Quarterly Market Review 1Q2016

April 21, 2016

 

Click here for full transcription.

 

 

It's been a wild ride this quarter. Let me share with you our view of what's going on, both in the past quarter and for the remainder of 2016. Hello, my name is Paul Carroll. I'm the CEO and founder of Efficient Wealth Management, a boutique wealth management firm based here in The Woodlands, Texas. 2015 was a weak year for asset markets, as volatility returned with a vengeance. 2016 started with a strong sell-off, creating a headwind for performance for the rest of the year. In fact, it was one of the worst starts in market history. Despite the sell-off, the US dollar remains strong, further depressing international equity valuations. 2015 appears to have been a capitulation year for commodities, energy and emerging markets. It was a horrible year for disciplined asset allocators. Having said that, there's blood in the streets, and opportunities are finally beginning to present themselves.

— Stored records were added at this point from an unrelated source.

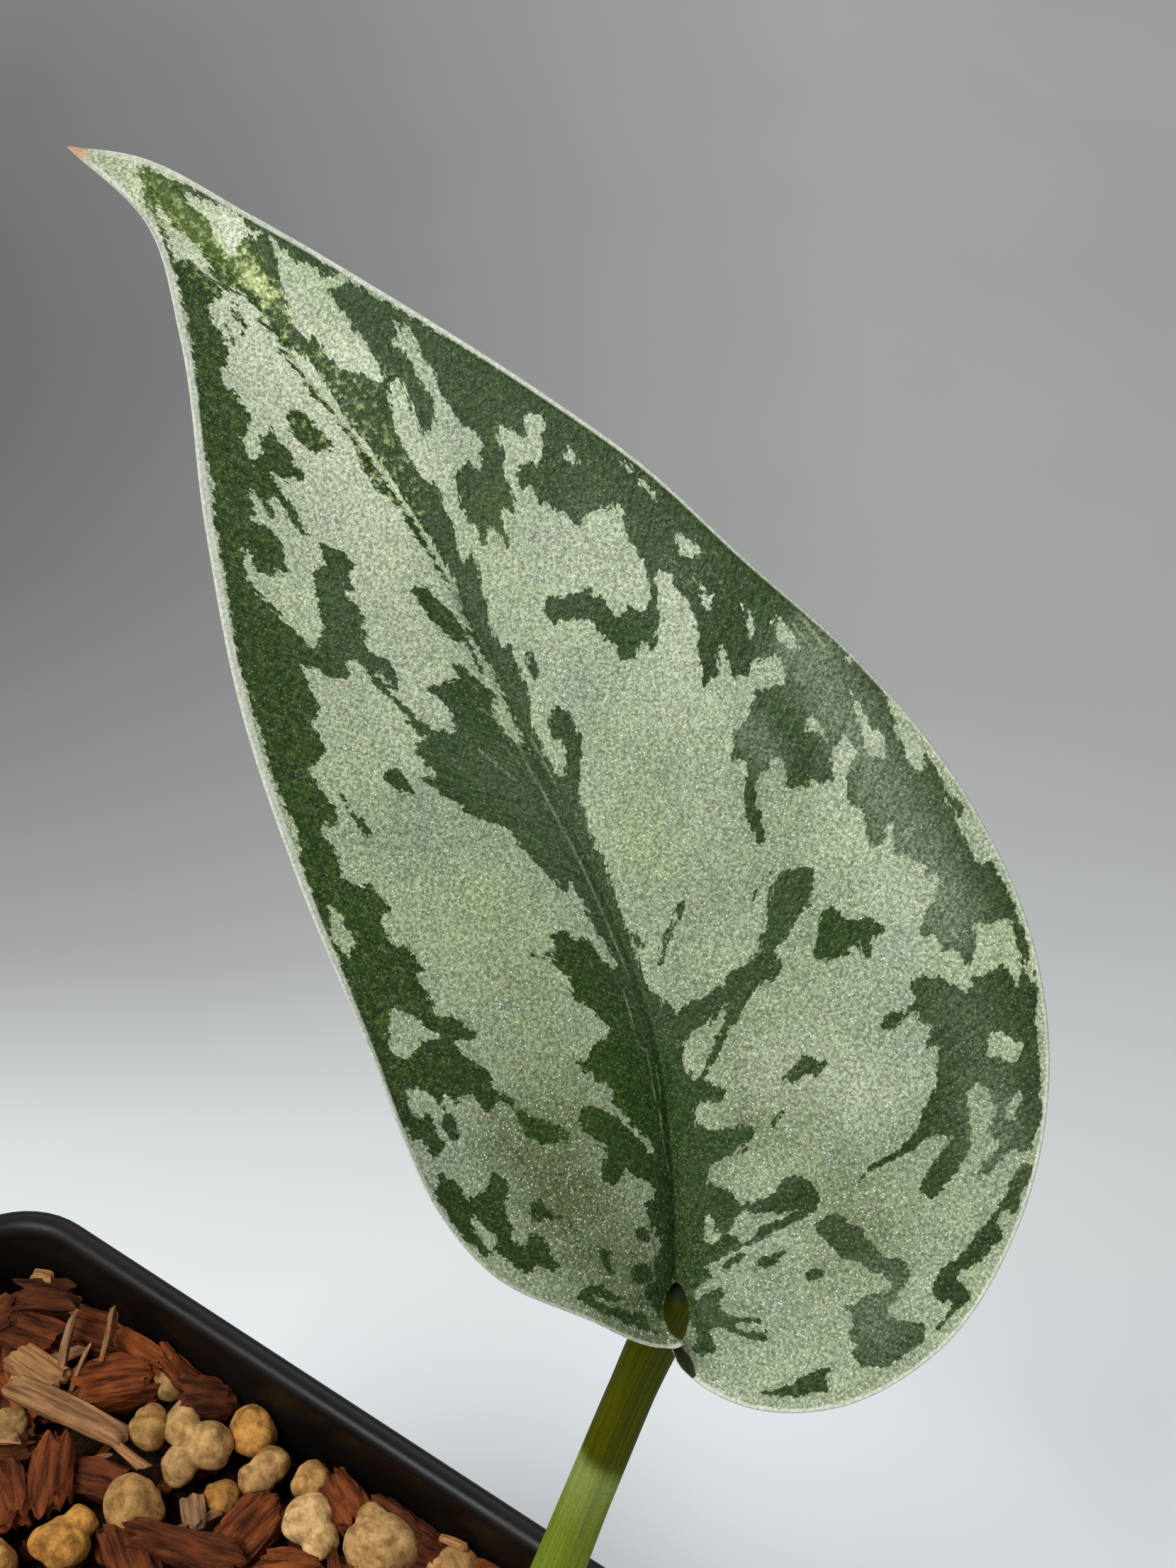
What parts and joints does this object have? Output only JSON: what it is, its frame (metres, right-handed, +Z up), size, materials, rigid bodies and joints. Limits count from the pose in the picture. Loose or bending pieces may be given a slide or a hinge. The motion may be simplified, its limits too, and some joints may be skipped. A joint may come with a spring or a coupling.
{
  "type": "potted scindapsus",
  "caption": "Rooted cutting with one silver-marked, oblique heart-shaped leaf on a channelled stalk, standing in bark and clay mix in a square black nursery pot.",
  "frame": {"origin": "centre of the pot's flat base, on the surface that it stands on", "axes": "+Z up; the pot's sides lie along X and Y; the leaf leans over the +Y side and its tip points to -X"},
  "size_m": [0.0951, 0.1191, 0.1822],
  "materials": {
    "pot_plastic": "black moulded plastic, satin",
    "bark_and_clay": "red-brown bark chips with tan clay granules and pale fibres",
    "vine": "olive green stem with tan roots",
    "stalk": "bright green, olive at the bend under the blade",
    "leaf": "satin silver with deep green marks, pale green below"
  },
  "bodies": {
    "root": {"pot": "pot_plastic", "growing_mix": "bark_and_clay", "stem": "vine", "petiole": "stalk", "leaf_blade": "leaf"}
  },
  "joints": []
}
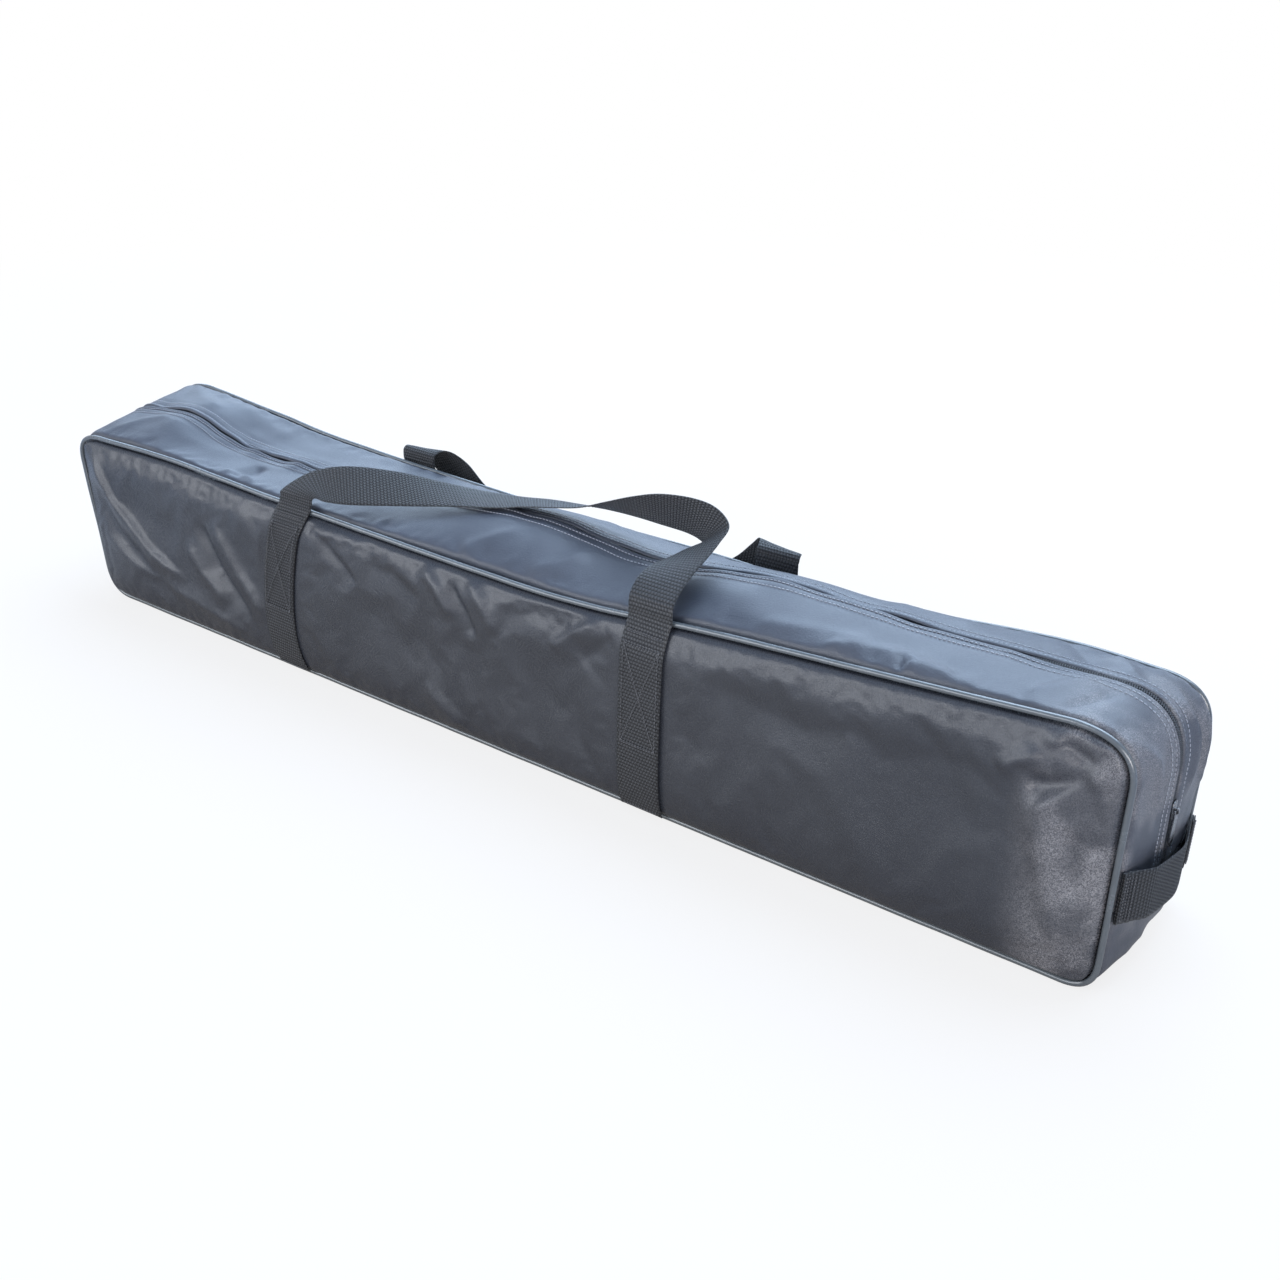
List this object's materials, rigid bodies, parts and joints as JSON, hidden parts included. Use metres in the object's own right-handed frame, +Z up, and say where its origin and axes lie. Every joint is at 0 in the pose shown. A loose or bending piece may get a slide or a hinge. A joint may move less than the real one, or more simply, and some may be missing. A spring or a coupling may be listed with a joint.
{
  "type": "portable pickleball net in its carry bag",
  "caption": "Long zipped carry bag with piped edges and webbing handles, holding a slip-fit tube frame, feet and rolled net for a portable court net.",
  "frame": {"origin": "middle of the bag's flat underside, on the floor", "axes": "+X along the bag to the end with the closed zip slider, -Y to the front panel, +Z up"},
  "size_m": [1.1108, 0.1879, 0.238],
  "materials": {
    "cloth": "satin coated nylon",
    "piping": "satin vinyl",
    "webbing": "ribbed polypropylene webbing",
    "zip_tape": "woven tape",
    "zip_coil": "satin nylon coil",
    "zip_metal": "satin nickel",
    "steel_tube": "black powder coat",
    "plug_plastic": "moulded",
    "foot_rubber": "matte",
    "net_mesh": "knotless polyethylene mesh",
    "net_tape": "woven vinyl tape",
    "strap": "hook and loop"
  },
  "bodies": {
    "bag": {"front_panel": "cloth", "back_panel": "cloth", "bottom_band": "cloth", "top_strip_front": "cloth", "top_strip_back": "cloth", "piping_front": "piping", "piping_back": "piping", "zip_tape_front": "zip_tape", "zip_tape_back": "zip_tape", "zip_teeth_front": "zip_coil", "zip_teeth_back": "zip_coil", "zip_stop_right": "zip_metal", "zip_stop_left": "zip_metal", "front_handle_run_left": "webbing", "front_handle_run_right": "webbing", "back_handle_run_left": "webbing", "back_handle_run_right": "webbing", "end_handle_right": "webbing", "end_handle_left": "webbing", "rail_tube_1": "steel_tube", "rail_tube_2": "steel_tube", "rail_tube_3": "steel_tube", "rail_tube_4": "steel_tube", "rail_tube_5": "steel_tube", "rail_tube_6": "steel_tube", "end_post_left": "steel_tube", "end_post_left_cap": "plug_plastic", "end_post_right": "steel_tube", "end_post_right_cap": "plug_plastic", "centre_post": "steel_tube", "centre_post_cap": "plug_plastic", "end_foot_left": "steel_tube", "end_foot_left_cap_near": "foot_rubber", "end_foot_left_cap_far": "foot_rubber", "end_foot_right": "steel_tube", "end_foot_right_cap_near": "foot_rubber", "end_foot_right_cap_far": "foot_rubber", "centre_foot": "steel_tube", "centre_foot_cap_near": "foot_rubber", "centre_foot_cap_far": "foot_rubber", "end_connector_left": "steel_tube", "end_connector_right": "steel_tube", "centre_connector": "steel_tube", "net_roll": "net_mesh", "net_top_tape": "net_tape", "net_strap_left": "strap", "net_strap_right": "strap"},
    "front_handle": {"front_handle_loop": "webbing"},
    "back_handle": {"back_handle_loop": "webbing"},
    "slider": {"zip_slider": "zip_metal"},
    "pull_tab": {"zip_pull_tab": "zip_metal"}
  },
  "joints": [
    {"name": "front_handle_swing", "type": "hinge", "parent": "bag", "child": "front_handle", "pos_m": [-0.0255, -0.0751, 0.1755], "axis": [1, 0, 0], "range_deg": [0, 170]},
    {"name": "back_handle_swing", "type": "hinge", "parent": "bag", "child": "back_handle", "pos_m": [-0.014, 0.0729, 0.1755], "axis": [1, 0, 0], "range_deg": [0, 140]},
    {"name": "zip_slider_slide", "type": "slide", "parent": "bag", "child": "slider", "axis": [0, 0, 1], "range_m": [-0.01, 0.018]},
    {"name": "pull_tab_swing", "type": "hinge", "parent": "slider", "child": "pull_tab", "pos_m": [0.5445, 0, 0.114], "axis": [0, -1, 0], "range_deg": [0, 150]}
  ]
}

                                                             

This past quarter, we saw a strong recovery in commodity markets from extreme end-of-year lows. We've been fortunate, and we would not only harvest significant tax losses in this asset class, but it's still well-priced for future investment. Here in Texas, it's all about energy now. Clearly, current energy prices are priced into the markets. The good news is that for those who can hang in there, we're looking at some great valuations in the sector. For bond investors, the yield curve is moving. Yields are rising in the five- to 10-year stretch, justifying our strong bias on the short end for the past year or so. We may be modifying a bond mix in light of these yield curve changes. It's human nature to extrapolate a continuation of recent history. However, this quarter proved how often human nature can be wrong, presenting us with a strong rally in a number of asset classes. It's also reinforced the importance of a well-managed asset allocation, especially after a period of generalized asset underperformance like 2015.

 

It's human nature to extrapolate a continuation of recent history. This quarter proved how often human nature can be wrong, by presenting us with a strong rally in a number of asset classes. It's also reinforced the importance of a well-managed asset allocation, especially after a period of generalized asset under-performance, like 2015. I wish you all the best of investing success.